Let me clarify.  I am not referring to Texas Senator Ted Cruz, who droned on for 21 hours last week trying to stop progress from being made in the negotiations over raising the debt ceiling.  I was actually talking about former Italian Prime Minister Silvio Berlusconi, though the similarity between the circumstances the two men find themselves in is striking.

Both of these men have participated in political brinksmanship that has threatened the economic well-being of his country.  Berlusconi attempted to undermine his government and throw the recession-mired Italian market into a new crisis, while Cruz and other conservative members of Congress holding the financial stability of the U.S. hostage in order to remove a single piece of despised legislation.  Cruz’s theatrics were in opposition to the Affordable Care Act, a.k.a. Obamacare, while Berlusconi claimed the last straw that led to his revolt was the recent tax increase approved by the Italian parliament.
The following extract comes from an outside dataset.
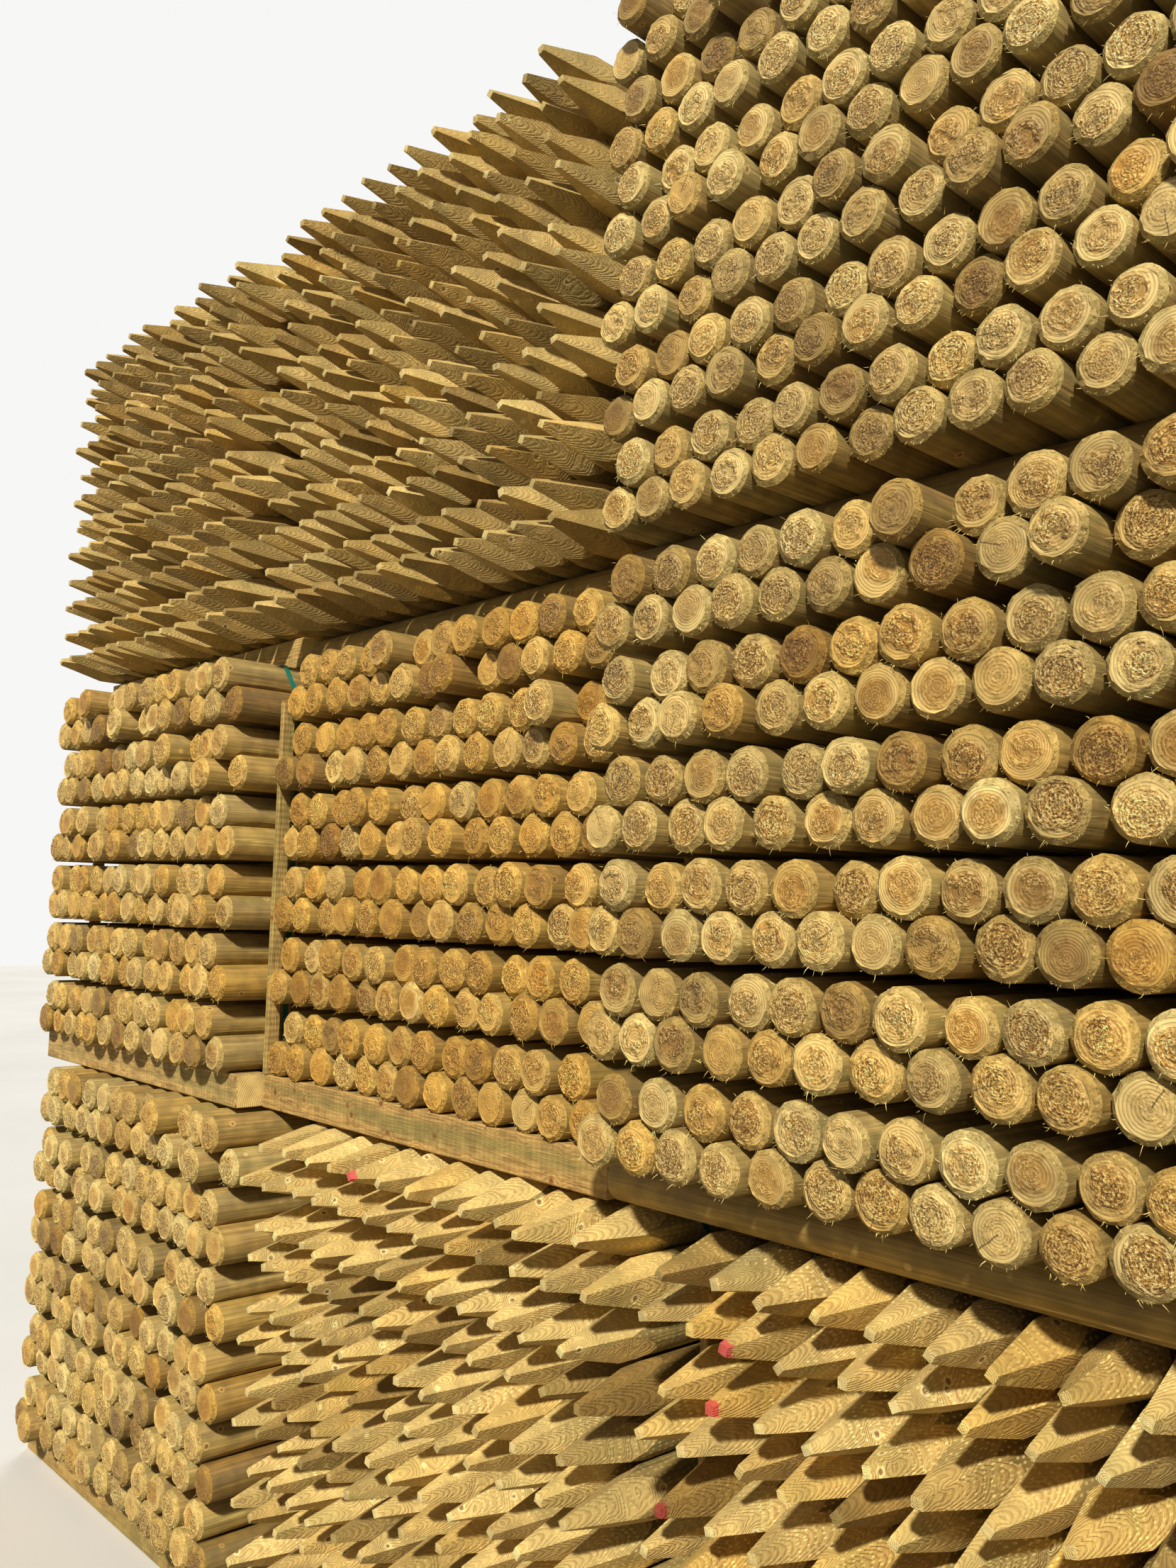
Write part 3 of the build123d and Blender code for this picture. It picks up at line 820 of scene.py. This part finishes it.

While these measures may be unpopular with the political bases of both men, the radical tactics used to oppose them have invariably caused more harm than good.  And both are experiencing major pushback from their own parties, Cruz from moderate Republicans who feel that his rhetoric has painted the party into a corner and Berlusconi from several senators in his center right party, which may now split into several parties.

There are of course, major differences between the two situations.  The political systems are inherently different, and Ted Cruz, unlike Silvio Berlusconi, is not on the brink of being banned from the legislature for tax fraud.  But both men may have doomed themselves to political irrelevance.

If Berlusconi was hoping to get any leniency from the legislature that will soon decide his ability to participate in Italian politics, he may have just shot himself in the foot.  It will be incredibly difficult for him to justify receiving clemency for his crimes when he so recently tried to sabotage the fiscal recovery process of the country for his own political gain.  Cruz might become more popular with segments of the Republican base, which could help him during the primaries if he’s interested in a run at the presidency.  But the same tactics that may have endeared him to the more extreme elements of his party could come back to bite him in the general election.

Both Cruz and Berlusconi tried to get their way by self-centered grandstanding.  Their ambition was matched only by the enormity of their egos, and (hopefully) the repercussions of their actions.